Brzezinski, in his television interview, said there is increasing evidence of large-scale Soviet troop movements into Afghanistan at two points along the border: from Soviet Kushka into the Afghan city of Herat and from Soviet Termez toward the Afghan capital of Kabul and the nearby airport at Bagram.
The national security adviser said the Soviet forces include "armored formations, a large number of heavy tanks, the most modern Soviet tanks, Soviet armored personnel carriers, motorized infantry and so forth." He said that Saturday's official estimate of 20,000 to 25,000 Soviet combat troops, plus about 5,000 other Soviet military personnel, probably has been exceeded, but officials did not release a higher total yesterday.
Of greater potential significance than the continuing movement across the Afghan border are intelligence reports that large numbers of additional combat units are being moved within the Soviet Union in ways that suggest they may be headed to the border area for assignment to the Afghan front.
The Soviet forces that have entered Afghanistan so far may be adequate to secure key cities, airports, and important roads, according to U.S. officials. Movement of additional units on a large scale to Afghanistan in days to come would be taken here as a sign that the Soviets intend all-out military operations against rebellous Islamic tribesmen.

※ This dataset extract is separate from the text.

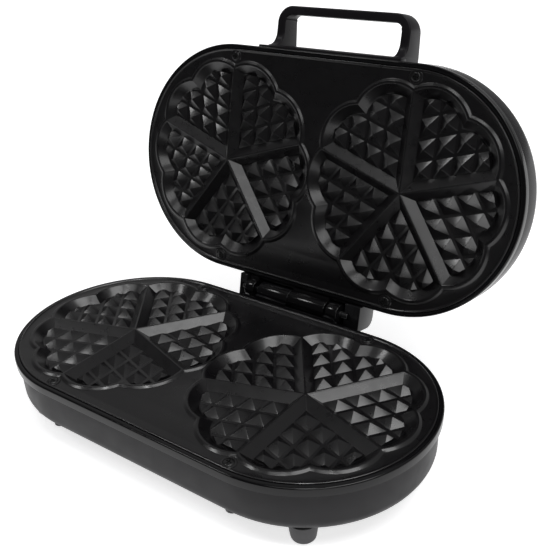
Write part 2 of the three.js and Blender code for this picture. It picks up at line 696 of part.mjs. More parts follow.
function handle() {
  const top = HANDLE_HIGH + HANDLE_DRAFT;
  const saddle = extrudedAlongX([
    [-80, HANDLE_STEP], [-HANDLE_ROOT, HANDLE_STEP], [-HANDLE_ROOT, top - 1.5],
    [-HANDLE_ROOT + 1.5, top], [-88, top], [-74, 2 * HALF_GAP - LID_TOP + 0.6], [-74, 30],
  ], -HANDLE_HALF, HANDLE_HALF);
  const strip = box(-STRIP_HALF, STRIP_HALF, -HANDLE_ROOT + 0.5, -80, 9, HANDLE_STEP + 2);
  const feet = [1, -1].map(legFoot);
  const block = join(saddle, strip, ...feet).add(grip()).subtract(toSolid(lidRoom()));
  const bosses = HANDLE_SCREW_X.map((x) =>
    toSolid(rodY(HANDLE_BOSS_R, -HANDLE_ROOT + 0.8, -HANDLE_SEAT - 0.3, x, HANDLE_SCREW_Z, 12)));
  const bores = HANDLE_SCREW_X.map((x) =>
    rodY(SCREW_SHANK_R + CLEAR, -HANDLE_ROOT + 1.2, -80, x, HANDLE_SCREW_Z, 8));
  return fromSolid(cut(bosses.reduce((sum, boss) => sum.add(boss), block), ...bores));
}

// ---- Assembly ----
// The lid's pieces are drawn like the base's, then turned over onto it: z becomes the gap less z.
function toLidFrame(geometry) {
  const flipped = geometry.clone().scale(1, 1, -1).translate(0, 0, 2 * HALF_GAP);
  const index = flipped.index ? Array.from(flipped.index.array)
    : Array.from({ length: flipped.attributes.position.count }, (_, i) => i);
  for (let i = 0; i < index.length; i += 3) {
    [index[i + 1], index[i + 2]] = [index[i + 2], index[i + 1]];
  }
  flipped.setIndex(index);
  flipped.computeVertexNormals();
  return flipped;
}

function place(group, name, geometry, material, position = [0, 0, 0]) {
  const mesh = new THREE.Mesh(geometry, paint(...material));
  mesh.name = name;
  mesh.position.set(...position);
  group.add(mesh);
}

const CORNERS = ['front_left', 'front_right', 'rear_left', 'rear_right'];

function buildBase() {
  const base = new THREE.Group();
  place(base, 'base_shell', baseShell(), SHELL_PLASTIC);
  place(base, 'base_bottom_cover', bottomCover(), DARK_STEEL);
  place(base, 'base_bezel', bezel(), GLOSS_PLASTIC);
  place(base, 'lower_waffle_plate', wafflePlate(), NONSTICK);
  place(base, 'lower_heater', heater(), DARK_STEEL);
  place(base, 'lower_reflector', reflector(0.8), STEEL);
  place(base, 'thermostat', thermostat(), CERAMIC);
  place(base, 'thermal_fuse', thermalFuse(), STEEL);
  place(base, 'terminal_block', terminalBlock(), CERAMIC);
  place(base, 'supply_wires', supplyWires(), COPPER_WIRE);
  place(base, 'cord_gland', cordGland(), GLOSS_PLASTIC);
  place(base, 'base_hinge_bracket', baseHingeBracket(), GLOSS_PLASTIC);
  place(base, 'hinge_pin', rodX(PIN_R, -PIN_HALF, PIN_HALF, HINGE_Y, HINGE_Z, 12), DARK_STEEL);
  const plateScrew = phillipsScrew(SCREW_HEAD_R, 1.4, PLATE_SCREW, SCREW_SHANK_R);
  const coverScrew = phillipsScrew(3, 1.6, 3, 1.4).rotateX(Math.PI);
  const footPlaces = [[-117, -62], [117, -62], [-101, 70], [101, 70]];
  CORNERS.forEach((corner, i) => {
    place(base, `foot_${corner}`, foot(), RUBBER, [...footPlaces[i], 0]);
    place(base, `lower_plate_screw_${corner}`, plateScrew, DARK_STEEL,
      [...screwPlaces()[i], SCREW_SEAT]);
    place(base, `cover_screw_${corner}`, coverScrew, STEEL,
      [...coverScrewPlaces()[i], BASE_BOTTOM - CLEAR]);
  });
  return base;
}

function buildLid() {
  const closed = new THREE.Group();
  place(closed, 'lid_shell', toLidFrame(lidShell()), SHELL_PLASTIC);
  place(closed, 'lid_bezel', toLidFrame(bezel()), GLOSS_PLASTIC);
  place(closed, 'upper_waffle_plate', toLidFrame(wafflePlate()), NONSTICK);
  place(closed, 'upper_heater', toLidFrame(heater()), DARK_STEEL);
  place(closed, 'upper_reflector', toLidFrame(reflector(0.5)), STEEL);
  place(closed, 'lid_wires', toLidFrame(lidWires()), COPPER_WIRE);
  place(closed, 'handle', handle(), GLOSS_PLASTIC);
  place(closed, 'lid_hinge_bracket', lidHingeBracket(), GLOSS_PLASTIC);
  place(closed, 'lid_hinge_housing', hingeHousing(), GLOSS_PLASTIC);
  const lens = toLidFrame(lampLens());
  place(closed, 'power_lamp_lens', lens, LENS_RED, [LAMP_X[0], LAMP_Y, 0]);
  place(closed, 'ready_lamp_lens', lens, LENS_GREEN, [LAMP_X[1], LAMP_Y, 0]);
  const plateScrew = toLidFrame(
    phillipsScrew(SCREW_HEAD_R, 1.4, PLATE_SCREW, SCREW_SHANK_R).translate(0, 0, SCREW_SEAT));
  CORNERS.forEach((corner, i) => {
    place(closed, `upper_plate_screw_${corner}`, plateScrew, DARK_STEEL, [...screwPlaces()[i], 0]);
  });
  const handleScrew = phillipsScrew(6, 1.8, HANDLE_SCREW, SCREW_SHANK_R).rotateX(-Math.PI / 2);
  place(closed, 'handle_screw_left', handleScrew, STEEL, [HANDLE_SCREW_X[0], -HANDLE_SEAT, HANDLE_SCREW_Z]);
  place(closed, 'handle_screw_right', handleScrew, STEEL, [HANDLE_SCREW_X[1], -HANDLE_SEAT, HANDLE_SCREW_Z]);
  closed.position.set(0, -HINGE_Y, -HINGE_Z);
  const lid = new THREE.Group();
  lid.add(closed);
  lid.position.set(0, HINGE_Y, HINGE_Z);
  lid.rotation.x = -OPEN_ANGLE;
  return lid;
}

const group = new THREE.Group();
group.add(buildBase(), buildLid());
group.position.z = FLOOR_DEPTH;
const extent = new THREE.Box3().setFromObject(group, true);
group.position.y = -(extent.min.y + extent.max.y) / 2;
export default group;
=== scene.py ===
"""Double heart waffle maker standing open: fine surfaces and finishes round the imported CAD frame.

Blender works in metres in the CAD frame, +Z up. Shapes are drawn in millimetres in a half's own frame,
with z counted from the parting plane, and are then placed on the base or on the open lid.
"""

import json
import math

import bmesh
import bpy
from mathutils import Matrix, Vector
from mathutils.geometry import tessellate_polygon


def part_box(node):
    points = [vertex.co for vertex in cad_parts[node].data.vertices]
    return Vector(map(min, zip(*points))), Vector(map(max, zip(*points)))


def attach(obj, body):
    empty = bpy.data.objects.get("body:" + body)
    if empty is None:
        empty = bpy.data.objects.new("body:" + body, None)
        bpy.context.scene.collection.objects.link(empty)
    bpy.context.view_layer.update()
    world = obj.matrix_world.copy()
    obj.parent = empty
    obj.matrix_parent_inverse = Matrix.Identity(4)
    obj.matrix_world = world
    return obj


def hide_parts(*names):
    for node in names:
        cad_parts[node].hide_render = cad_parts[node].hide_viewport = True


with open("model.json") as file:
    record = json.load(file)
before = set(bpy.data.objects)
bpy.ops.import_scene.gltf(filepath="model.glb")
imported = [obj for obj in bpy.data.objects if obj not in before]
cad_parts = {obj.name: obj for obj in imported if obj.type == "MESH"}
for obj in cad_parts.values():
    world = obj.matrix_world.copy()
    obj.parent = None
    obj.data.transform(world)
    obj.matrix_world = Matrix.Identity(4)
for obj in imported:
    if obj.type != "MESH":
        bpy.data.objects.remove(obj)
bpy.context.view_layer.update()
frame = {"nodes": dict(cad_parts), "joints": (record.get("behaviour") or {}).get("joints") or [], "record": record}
MM = 0.001

# ---- Sizes read from the frame ----


def frame_box(node):
    """A CAD node's lowest and highest corners, in millimetres."""
    low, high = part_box(node)
    return low / MM, high / MM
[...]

Brzezinski declined to say whether the United States is considering military aid to the rebel forces in Afghanistan. However, informed sources indicated that this is among the subjects to be discussed in London today by Deputy Secretary of State Warren Christopher with senior officials of Britain, France, West Germany, Italy and Canada in a meeting on possible responses to the situation in Afghanistan.
Christopher, boarding a Concorde flight to London, called the Soviet intervention "a grave threat to international stability." He added, "I think the world community is so outraged that the Soviets will find in the long run that it will be most costly to them."
Following the London meeting, Christopher is scheduled to go to Brussels, where a special meeting of the North Atlantic Treaty Organization council has been scheduled Tuesday to discuss Afghanistan.